Description
Lilian E. Whitteker began her art career in Cincinnati, Ohio, where she was a member of the Cincinnati Women’s Art Club. She was also involved in theater as a designer and actor. However, she spent most of her life in France, painting landscapes, still lifes and flowers. In the mid-1920s she left the U.S. to live with her life partner William Perry Dudley at the Donjon de Montbazon — the castle keep and all that remained of an historic Medieval fortress in the Loire Valley. Dudley, an American landscape architect, had served in the American army in the region during World War I and became interested in the structure while recovering from a war injury. He returned in 1922 to purchase the site and take up residence there.

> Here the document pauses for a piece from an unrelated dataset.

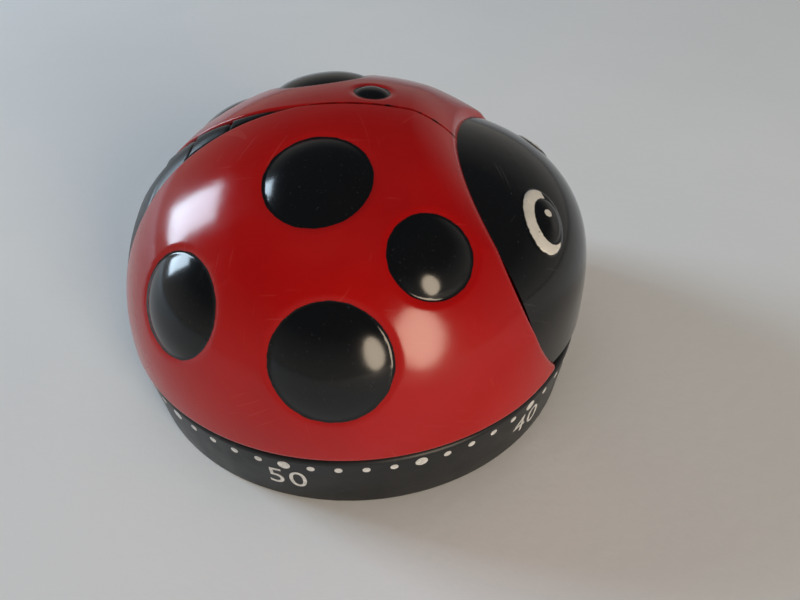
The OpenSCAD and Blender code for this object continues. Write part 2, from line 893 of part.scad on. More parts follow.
module pallet() {
    back = direction(balance_at, escape_at);
    pallet_z = escape_z - 1.3;
    color(steel)
    translate([balance_at[0], balance_at[1], pallet_z])
        difference() {
            union() {
                cylinder(r = 1.6, h = 0.8, $fn = 32);
                for (side = [-1, 1])
                    rotate([0, 0, back + side * (90 - pin_half_angle)]) {
                        translate([0, -0.5, 0]) cube([pallet_arm, 1, 0.8]);
                        translate([pallet_arm, 0, 0]) cylinder(r = 0.5, h = 0.8, $fn = 32);
                        translate([pallet_arm, 0, 0]) cylinder(r = pin_r, h = 2.3, $fn = 32);
                    }
            }
            translate([0, 0, -1]) cylinder(r = rod_r, h = 3, $fn = 32);
        }
}

module balance_bar() {
    color(brass)
    translate([balance_at[0], balance_at[1], bar_z])
        rotate([0, 0, balance_angle + 90])
        difference() {
            union() {
                cylinder(r = 1.8, h = 1, $fn = 32);
                translate([-5, -0.8, 0]) cube([10, 1.6, 1]);
                for (side = [-1, 1]) translate([side * 5, 0, 0]) cylinder(r = 1.2, h = 1, $fn = 32);
            }
            translate([0, 0, -1]) cylinder(r = rod_r, h = 3, $fn = 32);
        }
}

module balance_staff() {
    color(steel)
    translate([balance_at[0], balance_at[1], 0]) pivoted_rod();
}

// ---------- hammer ----------

module hammer_staff() {
    color(steel)
    translate([hammer_at[0], hammer_at[1], hammer_z - 0.4])
        cylinder(r = staff_r, h = upper_top + 0.6 - hammer_z, $fn = 32);
}

module hammer() {
    head_at = polar(bell_r + 0.5 + hammer_head_r, hammer_head_angle);
    reach = norm(head_at - hammer_at);
    color(steel)
    translate([hammer_at[0], hammer_at[1], hammer_z])
        rotate([0, 0, direction(hammer_at, head_at)])
        difference() {
            union() {
                cylinder(r = 1.7, h = 1.2, $fn = 32);
                translate([0, -0.6, 0]) cube([reach, 1.2, 1.2]);
                translate([reach, 0, -1.2]) cylinder(r = hammer_head_r, h = 3.6, $fn = 48);
            }
            translate([0, 0, -2]) cylinder(r = staff_r, h = 6, $fn = 32);
        }
}

module hammer_tail() {
    tip_at = polar(nose_r - 0.6, hammer_angle);
    reach = norm(tip_at - hammer_at);
    color(steel)
    translate([hammer_at[0], hammer_at[1], cam_z + 0.1])
        rotate([0, 0, hammer_angle + 180])
        difference() {
            union() {
                cylinder(r = 1.7, h = 0.8, $fn = 32);
                linear_extrude(0.8)
                    polygon([[0, -0.8], [reach - 2.5, -0.5], [reach, -0.2], [reach, 0.2],
                             [reach - 2.5, 0.5], [0, 0.8]]);
            }
            translate([0, 0, -1]) cylinder(r = staff_r, h = 3, $fn = 32);
        }
}

module hammer_spring() {
    color(steel)
    translate([hammer_at[0], hammer_at[1], escape_z])
        polyhedron(points = coil_points, faces = coil_faces);
}

wing_case();
head();
abdomen();
body_shell();
base_ring();
bottom_cover();
cover_screws();
bell();
bell_screw();
lower_plate();
plate_screws();
upper_plate();
pillars();
pillar_nuts();
mainspring();
spring_post();
main_arbor();
drive_hub();
hub_screws();
shell_screws();
trip_cam();
ratchet_wheel();
main_wheel();
click_stud();
click();
click_spring();
second_wheel();
second_pinion();
third_wheel();
third_pinion();
escape_wheel();
escape_pinion();
pallet();
balance_bar();
balance_staff();
hammer();
hammer_tail();
hammer_staff();
hammer_spring();
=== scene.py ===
# The looks of a wind-up kitchen timer in the shape of a ladybird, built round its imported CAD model.
# Shapes are worked out in millimetres, in the CAD model's frame, and become metres when a mesh is made.
import math

import bmesh
import bpy
import numpy as np
from mathutils import Matrix, Vector


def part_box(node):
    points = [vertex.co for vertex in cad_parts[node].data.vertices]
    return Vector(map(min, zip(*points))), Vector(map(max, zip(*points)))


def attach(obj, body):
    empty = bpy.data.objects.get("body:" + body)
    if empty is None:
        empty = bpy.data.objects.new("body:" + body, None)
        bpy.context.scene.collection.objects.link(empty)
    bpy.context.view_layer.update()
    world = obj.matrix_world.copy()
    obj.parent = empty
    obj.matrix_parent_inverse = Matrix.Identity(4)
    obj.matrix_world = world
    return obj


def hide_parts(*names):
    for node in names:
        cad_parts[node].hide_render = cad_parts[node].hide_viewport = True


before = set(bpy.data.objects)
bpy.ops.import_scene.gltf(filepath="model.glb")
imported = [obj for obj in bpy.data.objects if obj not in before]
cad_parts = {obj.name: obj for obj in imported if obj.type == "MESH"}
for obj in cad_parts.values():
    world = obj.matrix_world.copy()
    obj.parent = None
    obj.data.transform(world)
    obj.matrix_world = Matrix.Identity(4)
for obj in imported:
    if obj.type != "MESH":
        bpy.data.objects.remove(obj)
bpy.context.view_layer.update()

MM = 0.001
UP = np.array([0.0, 0.0, 1.0])
FAR = 1e3  # stands for a distance beyond every edge, in millimetres
REACH = 60.0  # longer than any line from inside a dome to its surface, in millimetres
COARSE = 4  # the inner faces of a shell have one vertex for this many outer ones

# ---------------------------------------------------------------- design values, in millimetres
# Domes of the wing case and the head, as in the CAD model
RIB_H = 2.7  # the stop rib stands this high above the deck
SKIN_INSET = 2.3
RING_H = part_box("base_ring")[1].z / MM - RIB_H
SHELL_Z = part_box("wing_case")[0].z / MM
DOME_R = -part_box("body_shell")[0].y / MM + SKIN_INSET
DOME_H = 33.2
DOME_POWER = 2.16
HEAD_X = 7.5
HEAD_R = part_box("head")[1].x / MM - HEAD_X
HEAD_H = 26.9
HEAD_POWER = 3.85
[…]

He embarked upon a restoration project, a labor of love that was finally completed in the 1950s, interrupted only by the Axis occupation of World War II. It is said that the Germans imprisoned Whitteker in a concentration camp for Americans but she somehow managed to escape
Whitteker maintained an active artistic career before and after the war, and counted the artists Jo Davidson and Alexander Calder among her friends. A few years after Dudley’s death in 1965, she left Montbazon, but remained in France for the remainder of her life. According to her niece, Sandi Whitteker, “[i]n 1975, the City of Tours emptied their civic museum to devote the space to an exhibition of her work.”
Condition: Generally very good with the usual overall light toning and wear.